§ Provided data
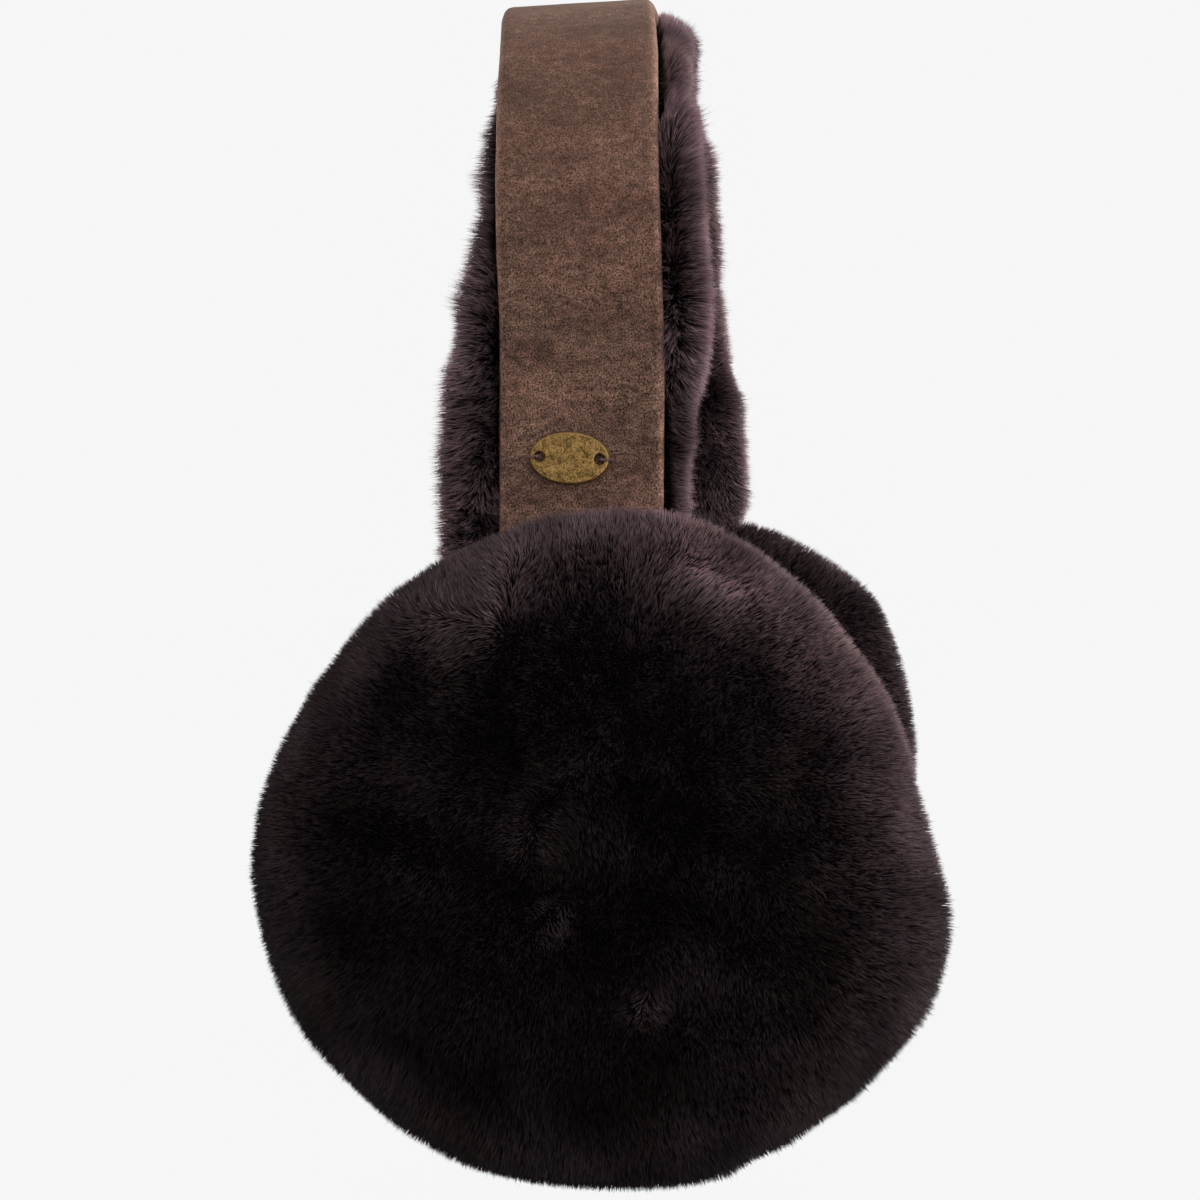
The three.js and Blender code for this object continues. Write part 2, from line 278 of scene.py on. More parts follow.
def unit(rows):
    """Vectors brought to a length of 1."""
    return rows / np.maximum(np.linalg.norm(rows, axis=-1, keepdims=True), 1e-12)


def patchy(points, size, amount, seed):
    """A factor about 1 for each point that varies over patches of the given size."""
    shift = Vector((seed * 7.3, seed * 3.1, 0))
    return 1 + amount * np.array([noise.noise(Vector(p) / size + shift) for p in points])


def smooth_step(low, high, value):
    """0 up to low and 1 from high on, with a soft rise between."""
    part = np.clip((value - low) / (high - low), 0, 1)
    return part * part * (3 - 2 * part)


# The band: the suede strip and its lining follow one line

LEAN_HEIGHT = 70 * MM  # the left arm leans over this height above its end
ARM_OFFSET = 0.3 * MM  # the left arm stands this far behind the right one


def band_y(band, x, z):
    """Where the strip's middle lies from front to back: the left arm's end stands a little forward, and
    the crown drifts forward where the strip folds over."""
    low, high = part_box("headband_strip")
    share = x / high.x
    lean = band.lean * (x > 0) * (1 - smooth_step(low.z, low.z + LEAN_HEIGHT, z))
    over = smooth_step(0.2, 0.75, 1 - share) * smooth_step(-1, 0, share)
    return (low.y + high.y) / 2 + ARM_OFFSET * smooth_step(-1, 1, share) - lean - band.drift * over


def band_line(band, count):
    """Even stations along the strip's outer face, left end to right end: points and outward."""
    low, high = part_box("headband_strip")
    spring = high.z - band.crown_rise
    turn = np.linspace(0, math.pi, 8 * count)
    power = 2 / band.fullness
    across = np.cos(turn)
    x = high.x * np.sign(across) * np.abs(across) ** power
    z = spring + band.crown_rise * np.maximum(np.sin(turn), 0) ** power
    x = np.concatenate([[high.x], x, [low.x]])
    z = np.concatenate([[low.z], z, [low.z]])
    travel = np.concatenate([[0], np.cumsum(np.hypot(np.diff(x), np.diff(z)))])
    even = np.linspace(0, travel[-1], count)
    x, z = np.interp(even, travel, x), np.interp(even, travel, z)
    along = unit(np.stack([np.gradient(x), np.zeros(count), np.gradient(z)], 1))
    outward = np.stack([along[:, 2], np.zeros(count), -along[:, 0]], 1)
    return np.stack([x, band_y(band, x, z), z], 1), outward


def strip_tree(material):
    """Sweeps a rounded flat section along a curve and lets the face wave a little. Each point keeps how
    far across the strip it lies."""
    tree = new_tree("suede_strip", [
        ("Width", "NodeSocketFloat", 29 * MM),
        ("Thickness", "NodeSocketFloat", 4 * MM),
        ("Edge radius", "NodeSocketFloat", 1.5 * MM),
        ("Unevenness", "NodeSocketFloat", 0.5 * MM),
        ("Grain", "NodeSocketFloat", 0.8 * MM),
    ])
    given = add(tree, "NodeGroupInput").outputs
    section = add(tree, "GeometryNodeCurvePrimitiveQuadrilateral",
                  {"Width": given["Thickness"], "Height": given["Width"]})
    rounded = add(tree, "GeometryNodeFilletCurve",
                  {"Curve": section, "Count": 4, "Radius": given["Edge radius"]}, mode="POLY")
    even = add(tree, "GeometryNodeResampleCurve",
               {"Curve": rounded, "Length": given["Grain"]}, mode="LENGTH")
    place = add(tree, "GeometryNodeInputPosition")
    across = add(tree, "ShaderNodeSeparateXYZ", {0: place}).outputs["Y"]
    kept = add(tree, "GeometryNodeStoreNamedAttribute",
               {"Geometry": even, "Name": "across", "Value": across},
               data_type="FLOAT", domain="POINT")
    swept = add(tree, "GeometryNodeCurveToMesh",
                {"Curve": given["Geometry"], "Profile Curve": kept, "Fill Caps": True})
    # Waves of about 18 mm
    wave = add(tree, "ShaderNodeTexNoise", {"Scale": 55.0, "Detail": 2.0})
    centred = add(tree, "ShaderNodeVectorMath", {0: wave.outputs["Color"], 1: (0.5, 0.5, 0.5)},
                  operation="SUBTRACT")
    offset = add(tree, "ShaderNodeVectorMath", {0: centred, "Scale": given["Unevenness"]},
                 operation="SCALE")
    waved = add(tree, "GeometryNodeSetPosition", {"Geometry": swept, "Offset": offset})
    smooth = add(tree, "GeometryNodeSetShadeSmooth", {"Geometry": waved})
    close_tree(tree, smooth, material)
    return tree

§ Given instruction
Nothing in the data may differ; print all of it exactly as written.

§ Right answer
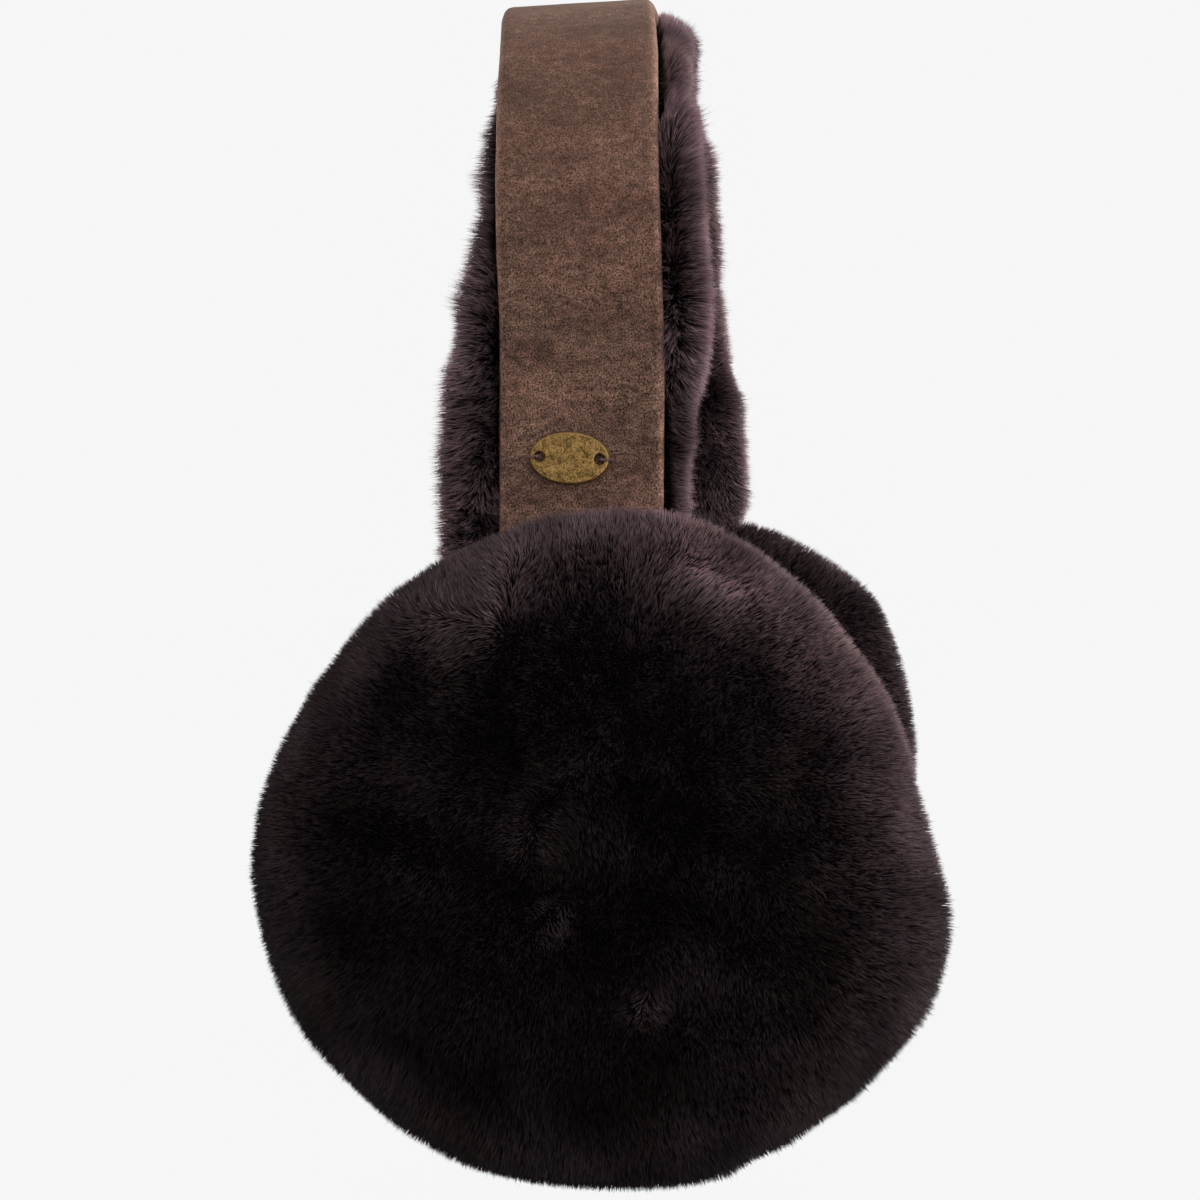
The three.js and Blender code for this object continues. Write part 2, from line 278 of scene.py on. More parts follow.
def unit(rows):
    """Vectors brought to a length of 1."""
    return rows / np.maximum(np.linalg.norm(rows, axis=-1, keepdims=True), 1e-12)


def patchy(points, size, amount, seed):
    """A factor about 1 for each point that varies over patches of the given size."""
    shift = Vector((seed * 7.3, seed * 3.1, 0))
    return 1 + amount * np.array([noise.noise(Vector(p) / size + shift) for p in points])


def smooth_step(low, high, value):
    """0 up to low and 1 from high on, with a soft rise between."""
    part = np.clip((value - low) / (high - low), 0, 1)
    return part * part * (3 - 2 * part)


# The band: the suede strip and its lining follow one line

LEAN_HEIGHT = 70 * MM  # the left arm leans over this height above its end
ARM_OFFSET = 0.3 * MM  # the left arm stands this far behind the right one


def band_y(band, x, z):
    """Where the strip's middle lies from front to back: the left arm's end stands a little forward, and
    the crown drifts forward where the strip folds over."""
    low, high = part_box("headband_strip")
    share = x / high.x
    lean = band.lean * (x > 0) * (1 - smooth_step(low.z, low.z + LEAN_HEIGHT, z))
    over = smooth_step(0.2, 0.75, 1 - share) * smooth_step(-1, 0, share)
    return (low.y + high.y) / 2 + ARM_OFFSET * smooth_step(-1, 1, share) - lean - band.drift * over


def band_line(band, count):
    """Even stations along the strip's outer face, left end to right end: points and outward."""
    low, high = part_box("headband_strip")
    spring = high.z - band.crown_rise
    turn = np.linspace(0, math.pi, 8 * count)
    power = 2 / band.fullness
    across = np.cos(turn)
    x = high.x * np.sign(across) * np.abs(across) ** power
    z = spring + band.crown_rise * np.maximum(np.sin(turn), 0) ** power
    x = np.concatenate([[high.x], x, [low.x]])
    z = np.concatenate([[low.z], z, [low.z]])
    travel = np.concatenate([[0], np.cumsum(np.hypot(np.diff(x), np.diff(z)))])
    even = np.linspace(0, travel[-1], count)
    x, z = np.interp(even, travel, x), np.interp(even, travel, z)
    along = unit(np.stack([np.gradient(x), np.zeros(count), np.gradient(z)], 1))
    outward = np.stack([along[:, 2], np.zeros(count), -along[:, 0]], 1)
    return np.stack([x, band_y(band, x, z), z], 1), outward


def strip_tree(material):
    """Sweeps a rounded flat section along a curve and lets the face wave a little. Each point keeps how
    far across the strip it lies."""
    tree = new_tree("suede_strip", [
        ("Width", "NodeSocketFloat", 29 * MM),
        ("Thickness", "NodeSocketFloat", 4 * MM),
        ("Edge radius", "NodeSocketFloat", 1.5 * MM),
        ("Unevenness", "NodeSocketFloat", 0.5 * MM),
        ("Grain", "NodeSocketFloat", 0.8 * MM),
    ])
    given = add(tree, "NodeGroupInput").outputs
    section = add(tree, "GeometryNodeCurvePrimitiveQuadrilateral",
                  {"Width": given["Thickness"], "Height": given["Width"]})
    rounded = add(tree, "GeometryNodeFilletCurve",
                  {"Curve": section, "Count": 4, "Radius": given["Edge radius"]}, mode="POLY")
    even = add(tree, "GeometryNodeResampleCurve",
               {"Curve": rounded, "Length": given["Grain"]}, mode="LENGTH")
    place = add(tree, "GeometryNodeInputPosition")
    across = add(tree, "ShaderNodeSeparateXYZ", {0: place}).outputs["Y"]
    kept = add(tree, "GeometryNodeStoreNamedAttribute",
               {"Geometry": even, "Name": "across", "Value": across},
               data_type="FLOAT", domain="POINT")
    swept = add(tree, "GeometryNodeCurveToMesh",
                {"Curve": given["Geometry"], "Profile Curve": kept, "Fill Caps": True})
    # Waves of about 18 mm
    wave = add(tree, "ShaderNodeTexNoise", {"Scale": 55.0, "Detail": 2.0})
    centred = add(tree, "ShaderNodeVectorMath", {0: wave.outputs["Color"], 1: (0.5, 0.5, 0.5)},
                  operation="SUBTRACT")
    offset = add(tree, "ShaderNodeVectorMath", {0: centred, "Scale": given["Unevenness"]},
                 operation="SCALE")
    waved = add(tree, "GeometryNodeSetPosition", {"Geometry": swept, "Offset": offset})
    smooth = add(tree, "GeometryNodeSetShadeSmooth", {"Geometry": waved})
    close_tree(tree, smooth, material)
    return tree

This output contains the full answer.